The memory 330 stores information and instructions to be executed by the processor 310. The memory 330 may also stores temporary variables or other intermediate information while the processor 310 is executing instructions. The chipset 320 connects with the processor 310 via Point-to-Point (PtP) interfaces 317 and 322. The chipset 320 enables the processor 310 to connect to other modules in the system 300. In another embodiment of the invention, the chipset 320 is a platform controller hub (PCH). In one embodiment of the invention, the interfaces 317 and 322 operate in accordance with a PtP communication protocol such as the Intel® QuickPath Interconnect (QPI) or the like. The chipset 320 connects to a GPU or a display device 340 that includes, but is not limited to, liquid crystal display (LCD), cathode ray tube (CRT) display, or any other form of visual display device. In another embodiment of the invention, the GPU 340 is not connected to the chipset 320 and is part of the processor 310 (not shown).

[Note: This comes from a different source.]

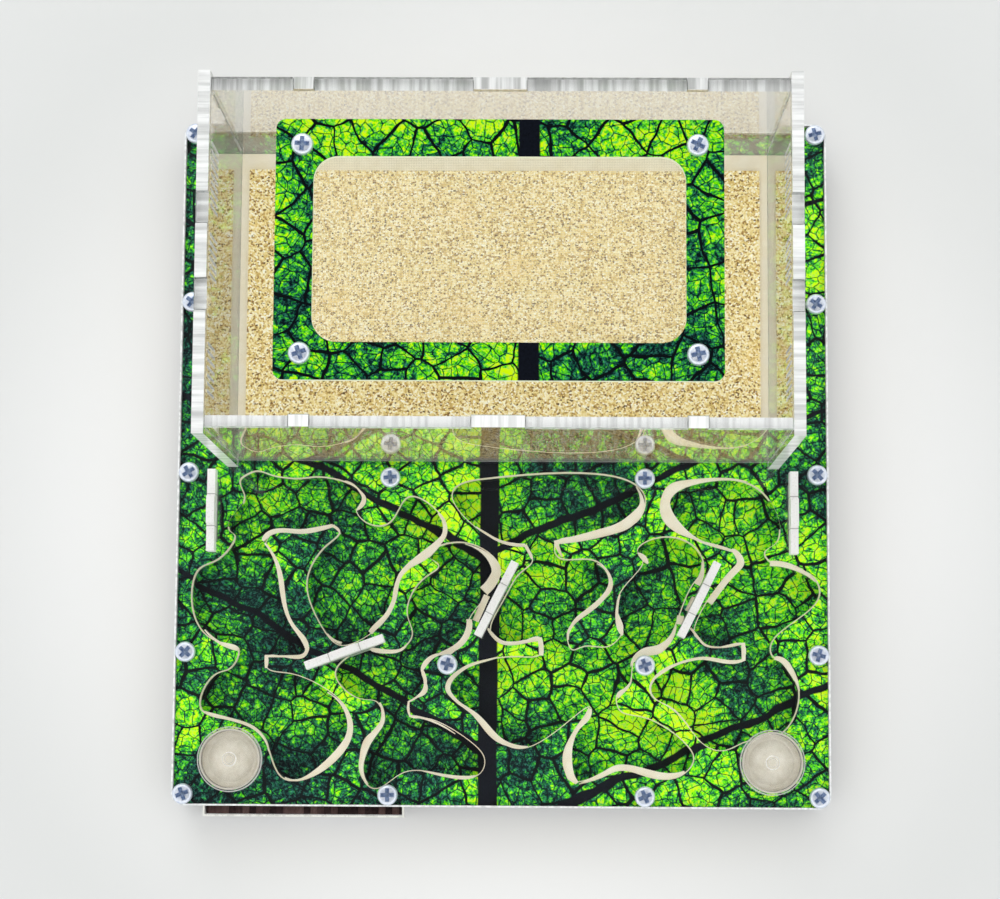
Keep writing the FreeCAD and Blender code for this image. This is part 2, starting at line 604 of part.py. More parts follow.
def screw(name, length, x, y, seat):
    """A pan-head screw with a cross recess, its head standing on a seat."""
    shank = rod(f"{name}_shank", "sizes.shank_radius", length, (x, y, f"{seat} - {length}"))
    head = rod(f"{name}_head", "sizes.head_radius", "sizes.head_height", (x, y, seat))
    cross = []
    for turn in (45, 135):
        size = ("sizes.recess_length", "sizes.recess_width", "sizes.recess_depth")
        bottom = f"{seat} + sizes.head_height - sizes.recess_depth"
        cross.append(turned_block(f"{name}_recess_{turn}", size, (x, y, bottom), turn))
    return cut(name, fuse(f"{name}_blank", [shank, head]), fuse(f"{name}_recess", cross))


sub_part("plate_screws", group("plate_screws", [
    screw(f"plate_screw_{number}", "sizes.screw_length", x, y, NEST_TOP)
    for number, (x, y) in enumerate(screw_places(), start=1)
]))

for name, (x, y, turn) in GATES.items():
    blade_height = f"{NEST_TOP} - {CORE_Z}"
    grip_z = f"{NEST_TOP} + sizes.gate_head_height"
    steps = [
        ("blade", "sizes.gate_blade_length", blade_height, CORE_Z),
        ("head", "sizes.gate_head_length", "sizes.gate_head_height", NEST_TOP),
        ("grip", "sizes.gate_grip_length", "sizes.gate_grip_height", grip_z),
    ]
    sub_part(name, fuse(name, [
        turned_block(
            f"{name}_{step}",
            (length, "sizes.gate_thickness", height),
            (across(x), along(y), bottom),
            turn,
        )
        for step, length, height, bottom in steps
    ]))

PLUG_RADIUS = "(sizes.well_radius - sizes.well_clearance)"
for side, (x, y) in WELLS.items():
    middle = (across(x), along(y))
    sub_part(f"plug_{side}", fuse(f"plug_{side}", [
        rod(f"plug_{side}_stem", PLUG_RADIUS, "sizes.cover_thickness", (*middle, COVER_Z)),
        rod(f"plug_{side}_rim", "sizes.plug_rim_radius", "sizes.plug_rim_height", (*middle, NEST_TOP)),
        rod(
            f"plug_{side}_knob",
            "sizes.knob_radius",
            "sizes.knob_height",
            (*middle, f"{NEST_TOP} + sizes.plug_rim_height"),
        ),
    ]))
    disc = rod(f"hydration_disc_{side}", PLUG_RADIUS, "sizes.disc_height", (*middle, CORE_Z))
    sub_part(f"hydration_disc_{side}", disc)


# ---------------------------------------------------------------------------
# Water tray and its pad
# ---------------------------------------------------------------------------

TRAY_X = f"({BAY_X} + sizes.tray_clearance)"
TRAY_Y = f"({PLATE_FRONT} - sizes.tray_reach)"
TRAY_LENGTH = "(sizes.tray_depth + sizes.tray_reach)"
TRAY_HEIGHT = "(sizes.bay_height - sizes.tray_clearance)"
HOLLOW_X = f"({TRAY_X} + sizes.tray_wall)"
HOLLOW_Y = f"({TRAY_Y} + sizes.tray_wall)"
HOLLOW_Z = f"({TRAY_FRAME_Z} + sizes.tray_wall)"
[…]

In addition, the chipset 320 connects to one or more buses 350 and 360 that interconnect the various modules 374, 380, 382, 384, and 386. Buses 350 and 360 may be interconnected together via a bus bridge 372 if there is a mismatch in bus speed or communication protocol. The chipset 320 couples with, but is not limited to, a non-volatile memory 380, a mass storage device(s) 382, a keyboard/mouse 384 and a network interface 386. The mass storage device 382 includes, but is not limited to, a solid state drive, a hard disk drive, an universal serial bus flash memory drive, or any other form of computer data storage medium. The network interface 386 is implemented using any type of well known network interface standard including, but not limited to, an Ethernet interface, a universal serial bus (USB) interface, a Peripheral Component Interconnect (PCI) Express interface, a wireless interface and/or any other suitable type of interface. The wireless interface operates in accordance with, but is not limited to, the IEEE 802.11 standard and its related family, Home Plug AV (HPAV), Ultra Wide Band (UWB), Bluetooth, WiMax, or any form of wireless communication protocol.


While the modules shown in FIG. 3 are depicted as separate blocks within the system 300, the functions performed by some of these blocks may be integrated within a single semiconductor circuit or may be implemented using two or more separate integrated circuits. The system 300 may include more than one processor/processing core in another embodiment of the invention.

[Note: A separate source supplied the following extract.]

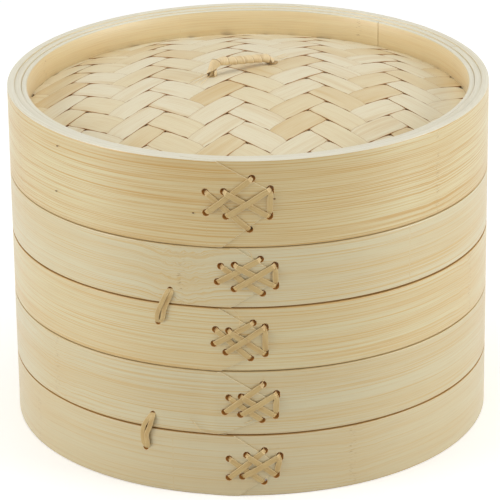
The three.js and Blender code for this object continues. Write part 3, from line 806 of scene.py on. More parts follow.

The methods disclosed herein can be implemented in hardware, software, firmware, or any other combination thereof. Although examples of the embodiments of the disclosed subject matter are described, one of ordinary skill in the relevant art will readily appreciate that many other methods of implementing the disclosed subject matter may alternatively be used. In the preceding description, various aspects of the disclosed subject matter have been described. For purposes of explanation, specific numbers, systems and configurations were set forth in order to provide a thorough understanding of the subject matter. However, it is apparent to one skilled in the relevant art having the benefit of this disclosure that the subject matter may be practiced without the specific details. In other instances, well-known features, components, or modules were omitted, simplified, combined, or split in order not to obscure the disclosed subject matter.


The term “is operable” used herein means that the device, system, protocol etc, is able to operate or is adapted to operate for its desired functionality when the device or system is in off-powered state. Various embodiments of the disclosed subject matter may be implemented in hardware, firmware, software, or combination thereof, and may be described by reference to or in conjunction with program code, such as instructions, functions, procedures, data structures, logic, application programs, design representations or formats for simulation, emulation, and fabrication of a design, which when accessed by a machine results in the machine performing tasks, defining abstract data types or low-level hardware contexts, or producing a result.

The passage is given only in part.